» **INPUT RECORDS**

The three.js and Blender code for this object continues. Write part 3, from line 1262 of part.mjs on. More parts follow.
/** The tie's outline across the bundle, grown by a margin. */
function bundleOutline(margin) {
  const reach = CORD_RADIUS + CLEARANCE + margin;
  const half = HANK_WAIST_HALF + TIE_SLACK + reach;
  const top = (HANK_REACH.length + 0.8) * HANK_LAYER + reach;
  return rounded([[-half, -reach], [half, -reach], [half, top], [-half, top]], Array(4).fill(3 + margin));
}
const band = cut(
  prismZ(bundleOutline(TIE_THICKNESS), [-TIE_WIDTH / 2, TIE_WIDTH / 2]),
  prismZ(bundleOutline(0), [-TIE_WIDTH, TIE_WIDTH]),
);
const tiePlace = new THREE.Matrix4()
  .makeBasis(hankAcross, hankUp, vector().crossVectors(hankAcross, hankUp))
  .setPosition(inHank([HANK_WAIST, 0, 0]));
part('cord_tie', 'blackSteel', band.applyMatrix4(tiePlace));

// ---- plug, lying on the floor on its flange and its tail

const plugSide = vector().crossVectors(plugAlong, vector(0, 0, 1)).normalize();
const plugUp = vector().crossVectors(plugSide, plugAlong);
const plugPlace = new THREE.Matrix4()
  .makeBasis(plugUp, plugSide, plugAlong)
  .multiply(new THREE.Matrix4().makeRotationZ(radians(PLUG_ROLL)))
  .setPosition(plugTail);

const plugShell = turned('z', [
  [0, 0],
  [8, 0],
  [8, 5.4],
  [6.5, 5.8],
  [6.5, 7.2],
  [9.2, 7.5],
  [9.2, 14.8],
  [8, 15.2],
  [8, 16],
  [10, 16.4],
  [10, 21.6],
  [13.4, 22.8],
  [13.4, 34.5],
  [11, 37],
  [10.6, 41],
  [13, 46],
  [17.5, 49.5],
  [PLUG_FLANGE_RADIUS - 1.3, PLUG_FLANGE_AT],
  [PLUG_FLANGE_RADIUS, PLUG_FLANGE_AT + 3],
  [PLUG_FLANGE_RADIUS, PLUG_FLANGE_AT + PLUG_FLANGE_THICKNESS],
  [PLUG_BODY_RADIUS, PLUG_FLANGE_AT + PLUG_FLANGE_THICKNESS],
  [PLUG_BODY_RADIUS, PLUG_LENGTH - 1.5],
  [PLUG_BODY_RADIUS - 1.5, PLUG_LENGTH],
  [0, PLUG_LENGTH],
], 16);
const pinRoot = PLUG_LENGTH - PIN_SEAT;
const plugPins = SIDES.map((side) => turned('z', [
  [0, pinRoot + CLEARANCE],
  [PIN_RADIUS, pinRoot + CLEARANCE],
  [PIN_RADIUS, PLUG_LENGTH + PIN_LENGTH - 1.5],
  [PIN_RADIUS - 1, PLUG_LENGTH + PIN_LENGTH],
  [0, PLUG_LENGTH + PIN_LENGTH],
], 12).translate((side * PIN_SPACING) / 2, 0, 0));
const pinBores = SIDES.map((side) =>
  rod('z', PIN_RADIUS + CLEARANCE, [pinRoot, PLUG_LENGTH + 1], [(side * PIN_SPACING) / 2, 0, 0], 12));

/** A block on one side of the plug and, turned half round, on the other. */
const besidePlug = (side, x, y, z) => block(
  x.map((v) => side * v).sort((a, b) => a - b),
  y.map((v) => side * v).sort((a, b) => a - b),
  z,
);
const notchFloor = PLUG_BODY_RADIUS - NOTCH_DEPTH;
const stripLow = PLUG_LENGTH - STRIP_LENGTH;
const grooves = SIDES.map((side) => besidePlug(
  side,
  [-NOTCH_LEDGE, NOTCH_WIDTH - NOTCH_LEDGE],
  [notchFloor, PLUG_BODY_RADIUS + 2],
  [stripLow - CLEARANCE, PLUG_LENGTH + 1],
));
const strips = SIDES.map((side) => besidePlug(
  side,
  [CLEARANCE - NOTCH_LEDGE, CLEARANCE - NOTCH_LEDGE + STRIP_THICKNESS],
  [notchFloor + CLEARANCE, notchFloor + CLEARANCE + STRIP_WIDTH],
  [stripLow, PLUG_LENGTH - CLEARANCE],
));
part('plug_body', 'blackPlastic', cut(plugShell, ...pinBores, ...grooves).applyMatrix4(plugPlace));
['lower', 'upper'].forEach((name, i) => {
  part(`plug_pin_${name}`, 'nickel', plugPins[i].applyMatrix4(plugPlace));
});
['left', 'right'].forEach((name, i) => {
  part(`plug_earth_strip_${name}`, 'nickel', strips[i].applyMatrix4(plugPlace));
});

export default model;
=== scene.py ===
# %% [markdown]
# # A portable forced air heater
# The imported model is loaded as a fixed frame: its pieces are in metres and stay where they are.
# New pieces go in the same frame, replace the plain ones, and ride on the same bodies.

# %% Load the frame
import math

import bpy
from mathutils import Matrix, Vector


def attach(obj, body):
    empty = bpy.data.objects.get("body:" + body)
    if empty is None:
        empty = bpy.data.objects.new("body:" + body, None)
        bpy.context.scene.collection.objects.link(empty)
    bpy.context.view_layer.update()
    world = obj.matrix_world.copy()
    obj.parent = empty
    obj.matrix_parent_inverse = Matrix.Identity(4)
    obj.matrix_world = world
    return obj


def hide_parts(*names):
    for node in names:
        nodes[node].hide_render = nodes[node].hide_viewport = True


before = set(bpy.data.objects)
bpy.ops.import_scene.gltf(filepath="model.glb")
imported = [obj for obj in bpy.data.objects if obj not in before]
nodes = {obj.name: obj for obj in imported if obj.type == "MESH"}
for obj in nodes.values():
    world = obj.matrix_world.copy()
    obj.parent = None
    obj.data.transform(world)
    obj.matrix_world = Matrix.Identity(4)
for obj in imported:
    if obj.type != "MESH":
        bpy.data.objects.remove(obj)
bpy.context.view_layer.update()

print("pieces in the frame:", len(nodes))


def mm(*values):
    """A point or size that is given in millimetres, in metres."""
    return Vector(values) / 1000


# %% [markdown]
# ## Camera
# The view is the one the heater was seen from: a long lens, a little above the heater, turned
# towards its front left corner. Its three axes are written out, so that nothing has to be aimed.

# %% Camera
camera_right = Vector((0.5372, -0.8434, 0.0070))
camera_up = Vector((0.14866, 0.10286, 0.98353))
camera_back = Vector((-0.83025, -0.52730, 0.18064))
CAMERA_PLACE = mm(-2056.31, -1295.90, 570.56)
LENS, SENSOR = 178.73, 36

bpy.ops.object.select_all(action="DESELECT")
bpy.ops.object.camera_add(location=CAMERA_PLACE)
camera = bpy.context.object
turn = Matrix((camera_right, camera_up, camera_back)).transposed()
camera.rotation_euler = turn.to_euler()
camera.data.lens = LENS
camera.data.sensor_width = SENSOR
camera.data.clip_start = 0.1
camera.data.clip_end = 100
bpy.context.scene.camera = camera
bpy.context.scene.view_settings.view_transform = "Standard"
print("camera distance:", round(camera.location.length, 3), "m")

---

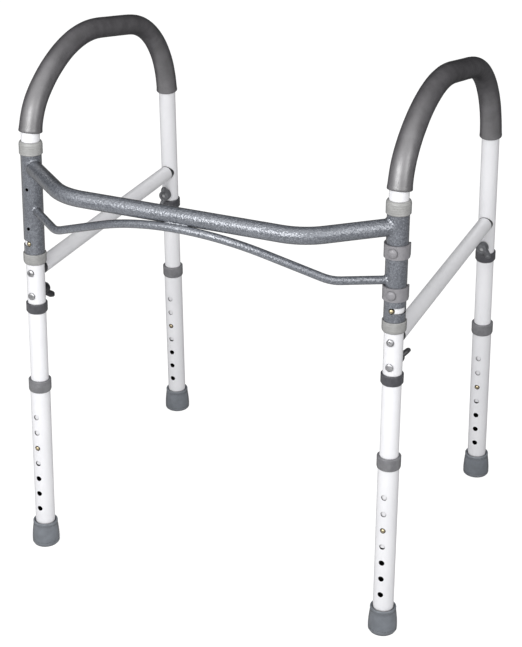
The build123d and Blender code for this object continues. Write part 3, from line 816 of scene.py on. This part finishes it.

* * *

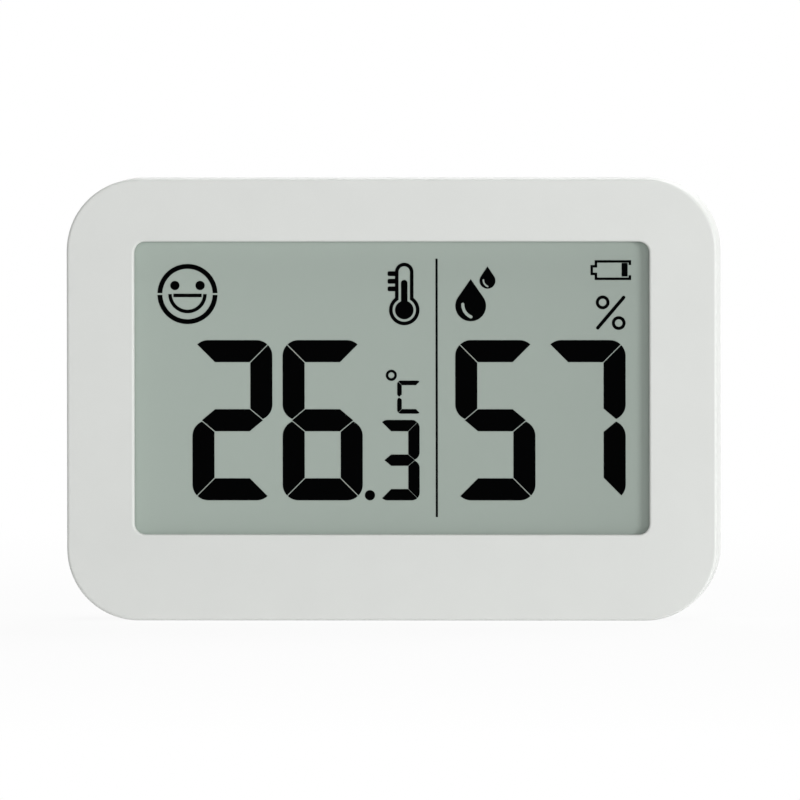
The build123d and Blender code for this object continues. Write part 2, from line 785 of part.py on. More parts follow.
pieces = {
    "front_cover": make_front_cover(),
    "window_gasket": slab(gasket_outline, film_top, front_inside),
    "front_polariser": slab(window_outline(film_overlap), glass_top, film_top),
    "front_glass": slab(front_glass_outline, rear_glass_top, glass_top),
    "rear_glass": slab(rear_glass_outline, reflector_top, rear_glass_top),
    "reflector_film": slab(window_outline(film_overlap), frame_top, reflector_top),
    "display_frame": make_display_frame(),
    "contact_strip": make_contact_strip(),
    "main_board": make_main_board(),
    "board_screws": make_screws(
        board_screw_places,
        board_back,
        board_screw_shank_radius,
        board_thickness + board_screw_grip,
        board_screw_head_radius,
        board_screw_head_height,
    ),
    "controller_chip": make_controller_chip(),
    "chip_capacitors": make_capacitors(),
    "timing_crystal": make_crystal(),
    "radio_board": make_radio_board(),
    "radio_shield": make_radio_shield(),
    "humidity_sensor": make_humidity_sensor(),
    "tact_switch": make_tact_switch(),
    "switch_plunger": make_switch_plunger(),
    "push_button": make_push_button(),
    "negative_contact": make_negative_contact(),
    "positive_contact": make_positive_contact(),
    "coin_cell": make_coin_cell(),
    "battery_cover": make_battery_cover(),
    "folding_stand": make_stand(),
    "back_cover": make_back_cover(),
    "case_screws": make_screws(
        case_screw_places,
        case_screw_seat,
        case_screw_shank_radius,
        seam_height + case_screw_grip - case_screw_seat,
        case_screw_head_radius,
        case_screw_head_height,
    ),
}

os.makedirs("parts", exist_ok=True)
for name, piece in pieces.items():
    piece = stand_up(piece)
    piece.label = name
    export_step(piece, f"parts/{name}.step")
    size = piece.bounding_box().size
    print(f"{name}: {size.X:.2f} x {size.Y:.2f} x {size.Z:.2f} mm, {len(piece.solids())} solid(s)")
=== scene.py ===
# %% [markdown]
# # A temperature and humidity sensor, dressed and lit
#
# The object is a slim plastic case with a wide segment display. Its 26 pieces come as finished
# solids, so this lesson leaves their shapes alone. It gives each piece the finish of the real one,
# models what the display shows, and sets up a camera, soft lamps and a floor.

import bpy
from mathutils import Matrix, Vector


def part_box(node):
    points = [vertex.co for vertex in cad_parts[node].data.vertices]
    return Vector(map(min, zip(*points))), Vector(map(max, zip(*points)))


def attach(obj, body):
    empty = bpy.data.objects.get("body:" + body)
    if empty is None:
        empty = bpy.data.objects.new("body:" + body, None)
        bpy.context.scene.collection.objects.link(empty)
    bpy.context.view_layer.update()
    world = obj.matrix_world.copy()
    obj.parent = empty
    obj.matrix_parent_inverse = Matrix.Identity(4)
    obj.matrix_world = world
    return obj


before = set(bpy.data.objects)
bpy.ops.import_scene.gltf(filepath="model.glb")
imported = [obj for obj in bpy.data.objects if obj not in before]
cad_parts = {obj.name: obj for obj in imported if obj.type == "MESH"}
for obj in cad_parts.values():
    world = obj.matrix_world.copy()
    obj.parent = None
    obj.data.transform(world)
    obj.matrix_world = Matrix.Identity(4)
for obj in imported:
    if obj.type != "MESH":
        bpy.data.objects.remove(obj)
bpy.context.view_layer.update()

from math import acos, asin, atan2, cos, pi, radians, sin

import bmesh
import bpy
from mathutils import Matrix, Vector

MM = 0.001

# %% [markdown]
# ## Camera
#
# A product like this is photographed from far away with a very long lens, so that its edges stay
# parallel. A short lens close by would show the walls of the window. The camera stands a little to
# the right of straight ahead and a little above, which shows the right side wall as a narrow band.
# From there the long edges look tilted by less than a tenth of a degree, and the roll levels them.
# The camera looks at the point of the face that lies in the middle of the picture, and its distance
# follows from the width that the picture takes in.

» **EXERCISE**
Give again only the lines that run from the line with "piece.label = name" to the line with "from math import". Include both of those lines exactly as written.

» **RESPONSE**
    piece.label = name
    export_step(piece, f"parts/{name}.step")
    size = piece.bounding_box().size
    print(f"{name}: {size.X:.2f} x {size.Y:.2f} x {size.Z:.2f} mm, {len(piece.solids())} solid(s)")
=== scene.py ===
# %% [markdown]
# # A temperature and humidity sensor, dressed and lit
#
# The object is a slim plastic case with a wide segment display. Its 26 pieces come as finished
# solids, so this lesson leaves their shapes alone. It gives each piece the finish of the real one,
# models what the display shows, and sets up a camera, soft lamps and a floor.

import bpy
from mathutils import Matrix, Vector


def part_box(node):
    points = [vertex.co for vertex in cad_parts[node].data.vertices]
    return Vector(map(min, zip(*points))), Vector(map(max, zip(*points)))


def attach(obj, body):
    empty = bpy.data.objects.get("body:" + body)
    if empty is None:
        empty = bpy.data.objects.new("body:" + body, None)
        bpy.context.scene.collection.objects.link(empty)
    bpy.context.view_layer.update()
    world = obj.matrix_world.copy()
    obj.parent = empty
    obj.matrix_parent_inverse = Matrix.Identity(4)
    obj.matrix_world = world
    return obj


before = set(bpy.data.objects)
bpy.ops.import_scene.gltf(filepath="model.glb")
imported = [obj for obj in bpy.data.objects if obj not in before]
cad_parts = {obj.name: obj for obj in imported if obj.type == "MESH"}
for obj in cad_parts.values():
    world = obj.matrix_world.copy()
    obj.parent = None
    obj.data.transform(world)
    obj.matrix_world = Matrix.Identity(4)
for obj in imported:
    if obj.type != "MESH":
        bpy.data.objects.remove(obj)
bpy.context.view_layer.update()

from math import acos, asin, atan2, cos, pi, radians, sin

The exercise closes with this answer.